The BMA has raised serious concerns over Government plans to give GPs more control of a £5bn education and training budget currently administered by deaneries.

The Government wants to shift responsibility for education and workforce planning away from SHA deaneries to new local ‘skills networks', where GPs will sit alongside local authorities, social care and public health providers, and education providers.

The new networks will hold and allocate funding for education and funding locally, taking on functions currently provided at regional deaneries.

In a move that the BMA says will threaten standards in training, the Department of Health launched a consultation on the plans, saying the current system was ‘too top-down', with service development planning ‘often poorly integrated with financial and workforce planning'.

It added that the current system of medical workforce planning and education being managed by SHA-based postgraduate deaneries left it ‘too isolated from the planning and commissioning of education for other healthcare professionals'.

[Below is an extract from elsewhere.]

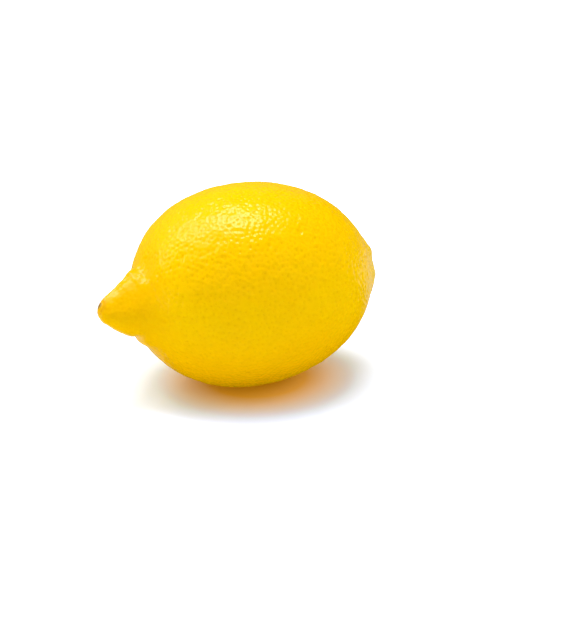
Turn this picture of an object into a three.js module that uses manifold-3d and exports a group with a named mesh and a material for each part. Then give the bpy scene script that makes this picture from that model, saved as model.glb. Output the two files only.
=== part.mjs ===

Under the plans, GPs and other healthcare providers would need to create legal entities to carry out functions currently done by SHAs, including managing and coordinating workforce data, holding and allocating funding for the provision of education and training, and contracting for the provision of education and training with education providers and healthcare providers.

The DH said it would not legislate to create local statutory bodies, and would instead leave providers to determine how they group together to carry out their responsibilities, which will also include consulting with GP consortia to ensure that workforce plans reflect their commissioning intentions.

A new national body - Health Education England - will also be set up as a statutory board to provide national oversight and support to Public Health England and healthcare providers on workforce planning and the commissioning of education and training.

The DH said the move would also save money, and reduce the high costs of running the current system, which ‘vary greatly among SHAs'.

Health Secretary, Andrew Lansley said: ‘We want to empower healthcare providers to plan and develop their own workforce. They know what services their patients and local communities require – and they know what staff they need to deliver excellent, responsive healthcare.'

But Dr Tom Dolphin, co-chair of the BMA's Junior Doctors Committee, said the proposals risked creating a postcode lottery in training standards.

He said: 'Ensuring that the UK has enough well-trained staff to provide high quality healthcare in difficult economic times will be a major challenge for the NHS, yet the proposals to move away from a co-ordinated UK-wide approach - to a more local system of organising training and education - could threaten national standards and erode the quality of training.

'The pace of change suggested in the consultation is also troubling; with the plan to have new systems and processes in place by 2012, it is difficult to see how there will be enough time to pilot and evaluate changes to the provision of training and education.'

The consultation closes at the end of March 2011.